Write the count of lines that contain the word "scene" and nothing else.

**Dataset extract**
----------

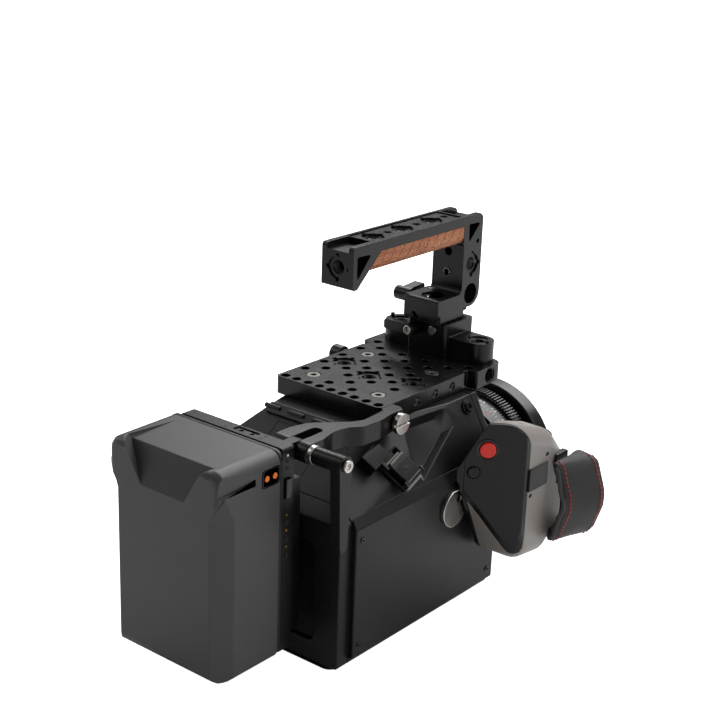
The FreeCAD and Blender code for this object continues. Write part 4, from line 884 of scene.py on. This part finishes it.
visible_shell = tree_of(bpy.data.objects["grip_shell_moulding"].data)
spots = []
for point, away, grow in (((100, 82, TOP - 20), (0, 0, 1), 0.8), ((106, 108, TOP - 30), (0, 0.2, 1), 2.2),
                          ((112, 92, TOP - 41), (1, 0, 0.05), 0.9), ((112, 74, TOP - 66), (1, 0, 0), 0.9),
                          ((112, 108, TOP - 66), (1, 0, 0), 0.9)):
    spot, normal = on_skin(visible_shell, point, Vector(away).normalized())
    spots.append((spot, normal, (0, 1, 0.2), grow))
# each opening is a near-black plug on the skin: painted shade in the opening
laid_out("grip_openings", lozenge(4.4, 3.0, 0.3), spots, deep_shadow, "grip_shell")
anchors = []
for z in (TOP - 51.5, TOP - 107):
    ring = rounded_outline([(101.5, z - 0.4, 1.5), (101.5, z + 7.4, 1.5), (116.5, z + 7.4, 1.5),
                            (116.5, z - 0.4, 1.5)], 3)
    anchors.append(skinned("anchor", [[(x, p.x, p.y) for p in ring] for x in (113.5, 118)]))
finished("strap_anchors", broken_edges(joined("anchors", anchors), 0.5), black_plastic, "grip_shell")
# the webbing slot's mouth is a near-black plug as well: painted shade in the slot
slot_mouth = lozenge(17, 2.6, 0.4)
mouth = set_out("slot_mouth", slot_mouth, [((116.02, 71.5, TOP - 54), (1, 0, 0), (0, 0, 1), 1)], deep_shadow)
finished("webbing_slot", mouth, deep_shadow, "grip_shell")
record_centre = Vector((95.7, 42 + (95.7 - inner_x) * 0.8 - 5, TOP - 30.9))
rings = []
side = facing.cross(Vector(UP))
for radius, reach in ((6.0, 0.05), (7.4, 0.05), (7.4, 0.7), (6.0, 0.45), (6.0, 0.05)):
    rings.append([tuple(record_centre + facing * reach + (side * c + Vector(UP) * s) * radius)
                  for c, s in wheel(48)])
finished("record_surround", skinned("record_surround", rings, closed=False), gloss_black, "grip_panel")

# %% [markdown]
# The hand strap is foam sewn into leather. The pad starts as a slightly slimmer copy of the CAD solid, is
# remeshed evenly and blown up a little as cloth so that it crowns between its edges; then come the rolled
# suede edges and two rows of red stitches that follow its surface.

# %% Padded hand strap
pad_low, pad_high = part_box("strap_pad")
source = bmesh.new()
source.from_mesh(frame["nodes"]["strap_pad"].data)
bmesh.ops.remove_doubles(source, verts=source.verts, dist=3e-6)
bmesh.ops.recalc_face_normals(source, faces=source.faces)
for vert in source.verts:
    vert.co -= vert.normal * 0.0009
pad = bpy.data.meshes.new("pad")
source.to_mesh(pad)
source.free()
pad_thing = shown("hand_strap_pad", pad)
even = pad_thing.modifiers.new("even", "REMESH")
even.mode, even.voxel_size = "VOXEL", 0.0022
pad = settled(pad_thing)
pad_thing = shown("hand_strap_pad", pad)
rest = [vert.co.copy() for vert in pad.vertices]
cloth = pad_thing.modifiers.new("cloth", "CLOTH")
cloth.settings.quality = 4
cloth.settings.use_pressure = True
cloth.settings.uniform_pressure_force = 4
cloth.settings.effector_weights.gravity = 0
cloth.settings.tension_stiffness = cloth.settings.compression_stiffness = 25
cloth.point_cache.frame_start, cloth.point_cache.frame_end = 1, 20
for step in range(1, 21):
    bpy.context.scene.frame_set(step)
pad = settled(pad_thing)
limit = 1.6 * MM
for vert, start in zip(pad.vertices, rest):
    shift = vert.co - start
    if shift.length > limit:
        vert.co = start + shift * (limit / shift.length)
bpy.context.scene.frame_set(1)
pad_thing = shown("hand_strap_pad", pad)
smooth = pad_thing.modifiers.new("smooth", "SMOOTH")
smooth.iterations, smooth.factor = 4, 0.5
finer = pad_thing.modifiers.new("finer", "SUBSURF")
finer.levels = finer.render_levels = 1
pad = settled(pad_thing)
strap = finished("hand_strap_pad", pad, leather, "strap_pad", ["strap_pad"], sharp=180)
pad_tree = tree_of(strap.data)
print("strap pad faces", len(pad.polygons))

# %% Strap edging and stitches
def pad_path(share, count=90):
    """Points along the pad's outer face, at a share of its width from the rear edge to the front."""
    y = (pad_low[1] + (pad_high[1] - pad_low[1]) * share) / MM
    crown = 134 + 14 * share
    points = rounded_outline([(118, -44, 3), (crown - 10, -47, 8), (crown, -76, 24), (crown - 10, -105, 8),
                              (118, -108, 3)], 8)[9:-9]
    path = []
    for p in points:
        away = (Vector((p.x, 0, p.y)) - Vector((112, 0, -76))).normalized()
        spot, normal = pad_tree.ray_cast((Vector((p.x, y, TOP + p.y)) + away * 20) * MM, -away)[:2]
        if spot:
            path.append((spot / MM, normal))
    return path


def evenly(path, gap):
    """Places every `gap` mm along a path of (point, normal)."""
    places, carry = [], 0.0
    for (a, na), (b, nb) in zip(path, path[1:]):
        length = (b - a).length
        while carry < length:
            share = carry / length
            places.append((a.lerp(b, share), na.lerp(nb, share).normalized(), (b - a).normalized()))
            carry += gap
        carry -= length
    return places


stitch = skinned("stitch", [[(x, 0.42 * thick * c, 0.3 + 0.34 * thick * s) for c, s in wheel(8)]
                            for x, thick in ((-1.1, 0.4), (-0.7, 1), (0.7, 1), (1.1, 0.4))])
places = []
for share in (0.16, 0.84):
    places += [(p, n, t, 1) for p, n, t in evenly(pad_path(share), 3.1)]
laid_out("strap_stitches", stitch, places, red_thread, "strap_pad")
cords = []
for share in (0.045, 0.955):
    path = pad_path(share)
    rings = []
    for k, (point, normal) in enumerate(path):
        along = (path[min(k + 1, len(path) - 1)][0] - path[max(k - 1, 0)][0]).normalized()
        across_edge = along.cross(normal).normalized()
        rings.append([tuple(point + (normal * math.cos(a) * 0.8 + across_edge * math.sin(a) * 1.5))
                      for a in [math.tau * q / 12 for q in range(12)]])
    cords.append(skinned("edging", rings))
finished("strap_edging", joined("edging", cords), suede, "strap_pad")
print(len(places), "stitches")

# %% [markdown]
# The webbing that ties the pad to the grip is flat, folded back on itself, so it is modelled directly as a
# thin band with rolled selvedges rather than simulated.

# %% Webbing
web_low, web_high = [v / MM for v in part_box("strap_webbing")[0]], [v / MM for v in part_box("strap_webbing")[1]]
rings = []
for k in range(15):
    y = web_low[1] + (web_high[1] - web_low[1]) * k / 14
    lift = 0.25 * math.sin(math.pi * k / 14)
    middle = (web_low[0] + web_high[0]) / 2 + lift
    section = rounded_outline([(middle + 0.6, web_low[2], 0.5), (middle + 0.6, web_high[2], 0.5),
                               (middle - 0.6, web_high[2], 0.5), (middle - 0.6, web_low[2], 0.5)], 3)
    rings.append([(p.x, y, p.y) for p in section])
finished("grip_webbing", skinned("grip_webbing", rings), webbing, "strap_webbing", ["strap_webbing"])

# %% [markdown]
# The sides out of view still get looked at: cooling slots on the left side and the back, and screws at the
# corners of both side covers, are set out by the same tree. The slots are near-black lozenges of painted shade.

# %% Cooling slots and cover screws
vents = [((-76.0, y, z), (-1, 0, 0), (0, 1, 0), 1) for y in (64, 71, 78) for z in (34, 40, 46, 52, 58)]
vents += [((x, -69.0, z), (0, -1, 0), RIGHT, 1.6) for x in range(-36, 37, 12) for z in range(30, 59, 7)]
# each slot is a near-black lozenge on the skin: painted shade in the slot
laid_out("cooling_slots", lozenge(5.4, 2.2, 0.4), vents, deep_shadow, "main_casing")
side_screws = [((side * 76.0, y, z), (side, 0, 0), FORWARD, 0.8)
               for side in (1, -1) for y in (-56, 88) for z in (22, 96)]
laid_out("cover_screws", cap_screw(2.6, 0.9), side_screws, gloss_black, "main_casing")
print("details set out")

# %% [markdown]
# The rig stands on a pale sweep under three large soft lights, as for a catalogue picture: one overhead and
# ahead of the lens that makes the top faces shine, and a wide fill from either side.

# %% Floor, lights and camera
floor_mesh = bpy.data.meshes.new("floor")
floor_mesh.from_pydata([(-9, -9, 0), (9, -9, 0), (9, 9, 0), (-9, 9, 0)], [], [(0, 1, 2, 3)])
floor = shown("floor", floor_mesh)
sweep = skin("matt_white_floor", "#eeeeee", "#f4f4f4", 0.8, 0.05, 5.0, 0.0, Emission_Color=linear("#ffffff"))
floor_mesh.materials.append(sweep)
# the paper sweep is lit from below for the eye alone, which keeps the backdrop evenly white
glow = add(sweep.node_tree, "ShaderNodeLightPath").outputs["Is Camera Ray"]
level = add(sweep.node_tree, "ShaderNodeMapRange", {"Value": glow, "To Min": 0.0, "To Max": 1.0})
paper = next(node for node in sweep.node_tree.nodes if node.type == "BSDF_PRINCIPLED")
sweep.node_tree.links.new(level.outputs[0], paper.inputs["Emission Strength"])


def soft_light(name, place, aim, size, power):
    lamp = bpy.data.lights.new(name, "AREA")
    lamp.shape, lamp.size, lamp.size_y, lamp.energy = "RECTANGLE", size[0], size[1], power
    thing = bpy.data.objects.new(name, lamp)
    bpy.context.scene.collection.objects.link(thing)
    thing.location = place
    thing.rotation_euler = (Vector(aim) - Vector(place)).to_track_quat("-Z", "Y").to_euler()


soft_light("overhead", (-0.3, 1.3, 1.7), (0, 0, 0.15), (2.4, 1.6), 52)
soft_light("left_fill", (-1.8, -0.6, 1.2), (0, 0, 0.15), (1.5, 1.5), 12)
soft_light("right_fill", (1.8, 0.6, 1.3), (0, 0, 0.15), (1.5, 1.5), 16)
world = bpy.data.worlds.new("studio")
bpy.context.scene.world = world
world.use_nodes = True
sky = world.node_tree
seen = add(sky, "ShaderNodeLightPath").outputs["Is Camera Ray"]
# the backdrop is white to the eye, and only lights the rig a little
power = add(sky, "ShaderNodeMapRange", {"Value": seen, "To Min": 0.14, "To Max": 1.0})
sky.nodes["Background"].inputs[0].default_value = linear("#ffffff")
sky.links.new(power.outputs[0], sky.nodes["Background"].inputs[1])

azimuth, elevation, roll = (math.radians(v) for v in (38.497, 19.189, 2.07))
right = Vector((math.cos(azimuth), math.sin(azimuth), 0))
ahead = Vector((-math.sin(azimuth) * math.cos(elevation), math.cos(azimuth) * math.cos(elevation),
                -math.sin(elevation)))
up = right.cross(ahead)
across = right * math.cos(roll) + up * math.sin(roll)
over = up * math.cos(roll) - right * math.sin(roll)
lens_data = bpy.data.cameras.new("camera")
lens_data.lens, lens_data.sensor_width = 73.75, 36.0
camera = bpy.data.objects.new("camera", lens_data)
bpy.context.scene.collection.objects.link(camera)
turn = Matrix((across, over, -ahead)).transposed().to_4x4()
camera.matrix_world = Matrix.Translation((0.590655, -0.712474, 0.50562)) @ turn
bpy.context.scene.camera = camera
bpy.context.scene.view_settings.view_transform = "Standard"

----------

**Result below**
8